## Supplied information:
┌──
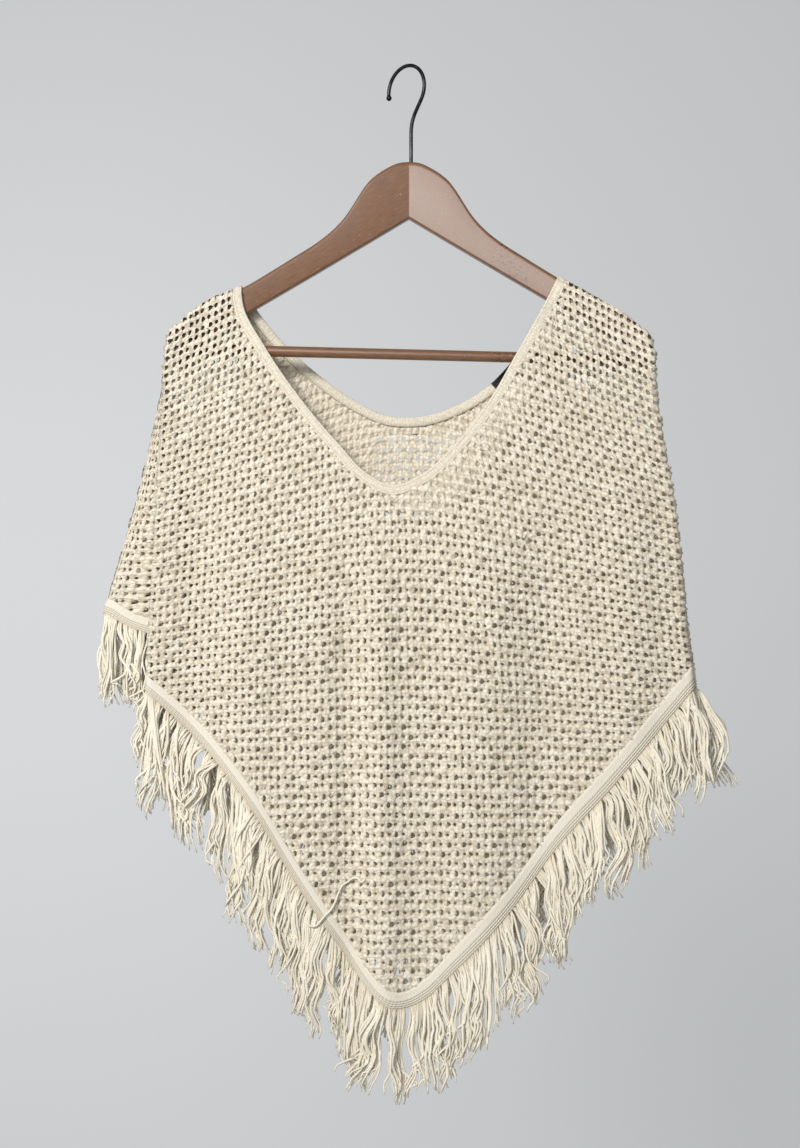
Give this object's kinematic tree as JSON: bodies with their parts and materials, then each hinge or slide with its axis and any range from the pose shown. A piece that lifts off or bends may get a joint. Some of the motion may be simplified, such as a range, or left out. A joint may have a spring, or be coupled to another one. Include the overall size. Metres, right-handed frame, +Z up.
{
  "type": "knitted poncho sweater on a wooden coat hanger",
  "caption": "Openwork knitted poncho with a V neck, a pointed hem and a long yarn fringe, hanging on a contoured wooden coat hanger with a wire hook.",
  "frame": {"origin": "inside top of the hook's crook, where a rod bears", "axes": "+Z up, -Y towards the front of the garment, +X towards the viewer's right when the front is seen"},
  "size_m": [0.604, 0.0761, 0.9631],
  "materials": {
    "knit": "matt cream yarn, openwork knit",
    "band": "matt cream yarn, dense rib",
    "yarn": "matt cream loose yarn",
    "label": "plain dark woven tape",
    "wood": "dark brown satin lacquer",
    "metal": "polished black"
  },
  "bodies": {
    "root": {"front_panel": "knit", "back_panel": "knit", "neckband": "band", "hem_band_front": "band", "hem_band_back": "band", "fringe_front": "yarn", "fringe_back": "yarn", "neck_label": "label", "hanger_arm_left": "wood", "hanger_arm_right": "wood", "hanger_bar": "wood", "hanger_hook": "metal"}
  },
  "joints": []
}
└──
Output all of the data above without any alteration.

## The solution:
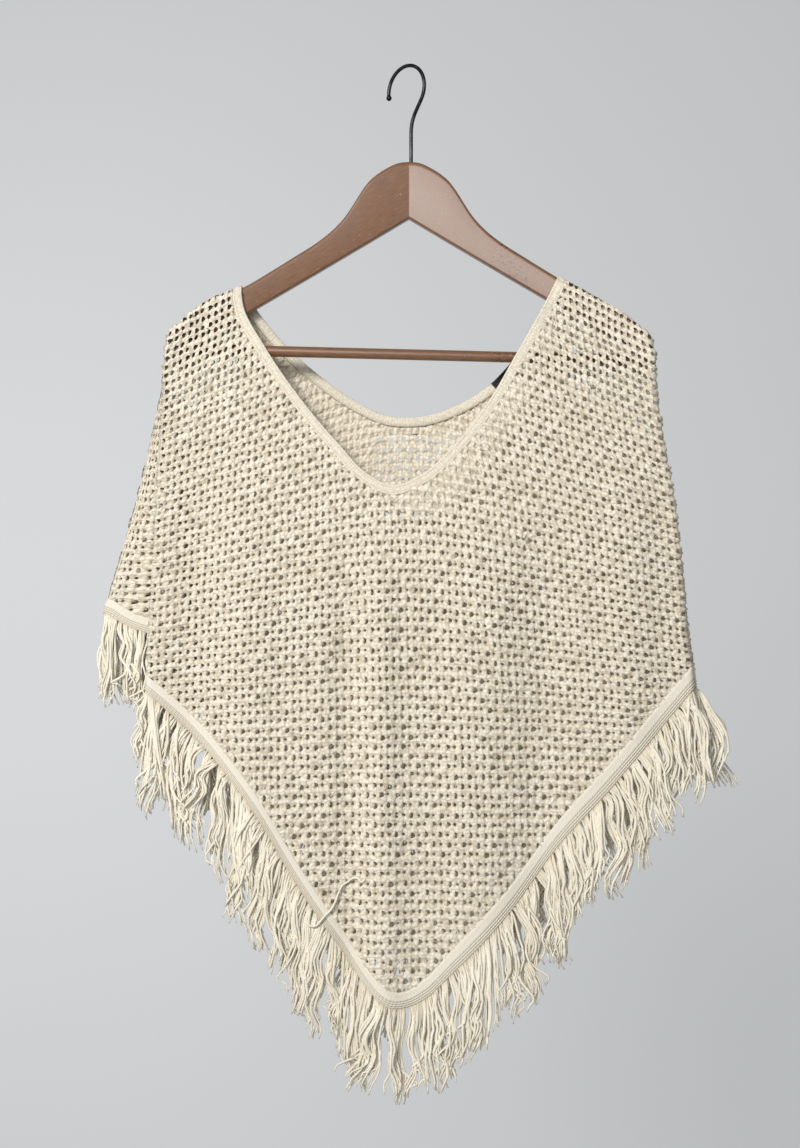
Give this object's kinematic tree as JSON: bodies with their parts and materials, then each hinge or slide with its axis and any range from the pose shown. A piece that lifts off or bends may get a joint. Some of the motion may be simplified, such as a range, or left out. A joint may have a spring, or be coupled to another one. Include the overall size. Metres, right-handed frame, +Z up.
{
  "type": "knitted poncho sweater on a wooden coat hanger",
  "caption": "Openwork knitted poncho with a V neck, a pointed hem and a long yarn fringe, hanging on a contoured wooden coat hanger with a wire hook.",
  "frame": {"origin": "inside top of the hook's crook, where a rod bears", "axes": "+Z up, -Y towards the front of the garment, +X towards the viewer's right when the front is seen"},
  "size_m": [0.604, 0.0761, 0.9631],
  "materials": {
    "knit": "matt cream yarn, openwork knit",
    "band": "matt cream yarn, dense rib",
    "yarn": "matt cream loose yarn",
    "label": "plain dark woven tape",
    "wood": "dark brown satin lacquer",
    "metal": "polished black"
  },
  "bodies": {
    "root": {"front_panel": "knit", "back_panel": "knit", "neckband": "band", "hem_band_front": "band", "hem_band_back": "band", "fringe_front": "yarn", "fringe_back": "yarn", "neck_label": "label", "hanger_arm_left": "wood", "hanger_arm_right": "wood", "hanger_bar": "wood", "hanger_hook": "metal"}
  },
  "joints": []
}